__Task directions__: Each line from the beginning of the data below through the line containing "return sideCentre +" should be repeated exactly, please.
___ Information shown
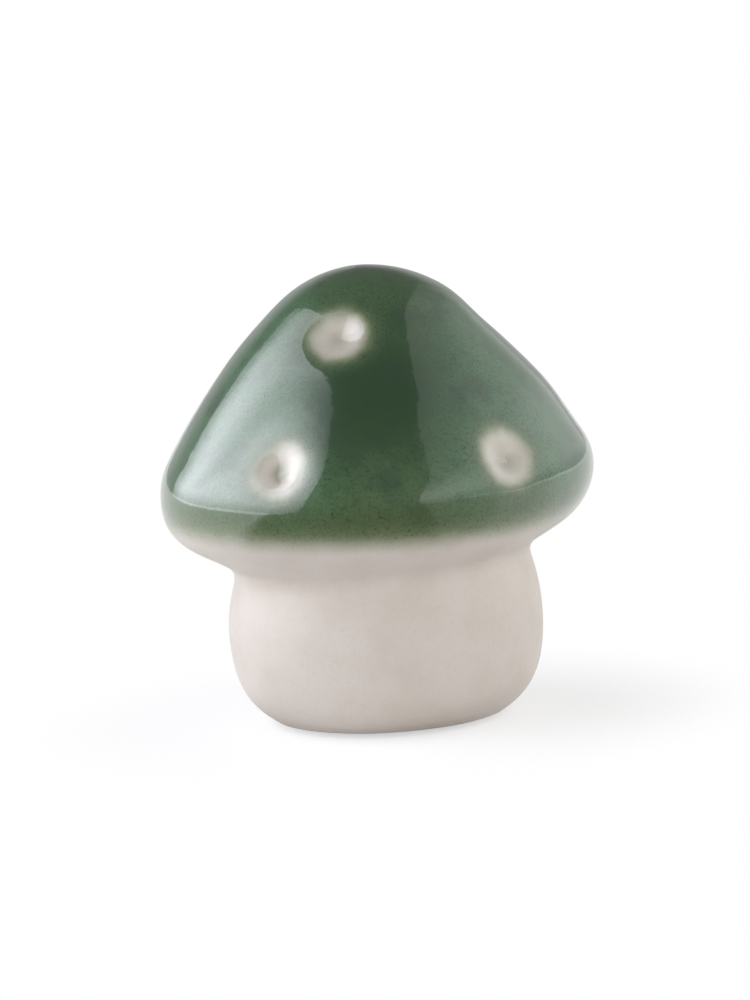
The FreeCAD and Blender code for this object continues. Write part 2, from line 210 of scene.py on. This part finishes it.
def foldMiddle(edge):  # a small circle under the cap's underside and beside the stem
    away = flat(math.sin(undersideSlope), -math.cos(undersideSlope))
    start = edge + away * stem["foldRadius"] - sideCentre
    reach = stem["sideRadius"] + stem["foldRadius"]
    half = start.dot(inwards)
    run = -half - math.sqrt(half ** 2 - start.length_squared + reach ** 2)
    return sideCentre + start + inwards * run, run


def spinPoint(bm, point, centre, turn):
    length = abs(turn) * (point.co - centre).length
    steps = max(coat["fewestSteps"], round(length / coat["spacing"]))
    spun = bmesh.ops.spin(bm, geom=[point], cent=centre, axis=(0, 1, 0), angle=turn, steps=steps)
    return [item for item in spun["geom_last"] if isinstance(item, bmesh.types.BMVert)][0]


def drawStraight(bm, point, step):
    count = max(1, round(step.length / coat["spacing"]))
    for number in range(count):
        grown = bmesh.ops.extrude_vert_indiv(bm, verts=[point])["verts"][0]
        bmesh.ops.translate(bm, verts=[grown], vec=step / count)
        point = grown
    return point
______
__Expected output__:
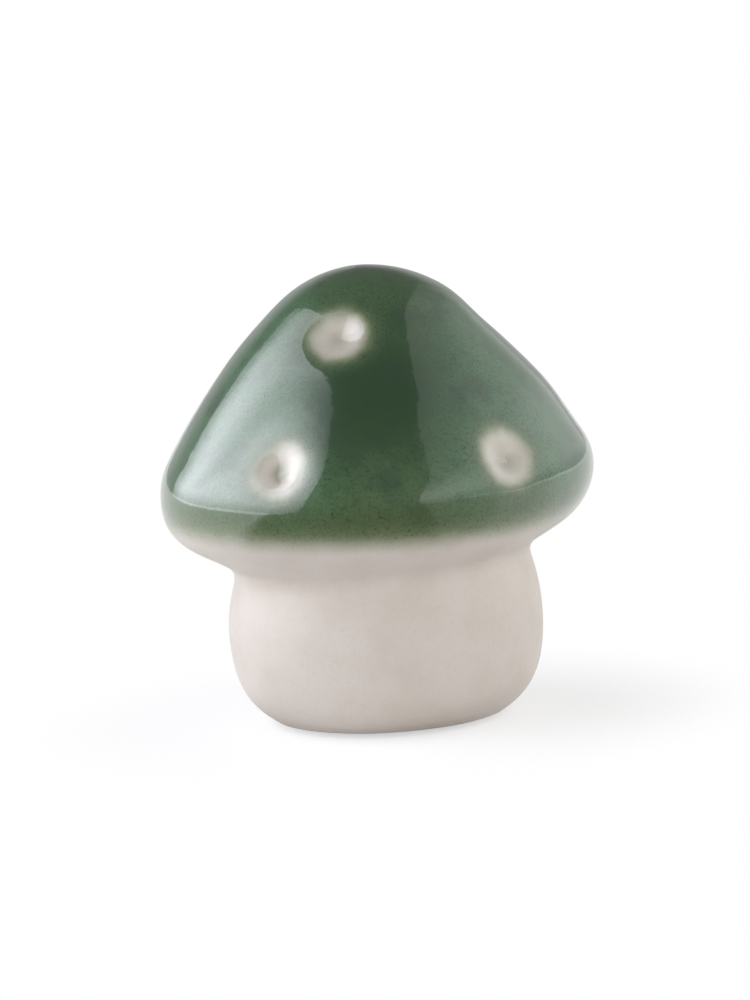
The FreeCAD and Blender code for this object continues. Write part 2, from line 210 of scene.py on. This part finishes it.
def foldMiddle(edge):  # a small circle under the cap's underside and beside the stem
    away = flat(math.sin(undersideSlope), -math.cos(undersideSlope))
    start = edge + away * stem["foldRadius"] - sideCentre
    reach = stem["sideRadius"] + stem["foldRadius"]
    half = start.dot(inwards)
    run = -half - math.sqrt(half ** 2 - start.length_squared + reach ** 2)
    return sideCentre + start + inwards * run, run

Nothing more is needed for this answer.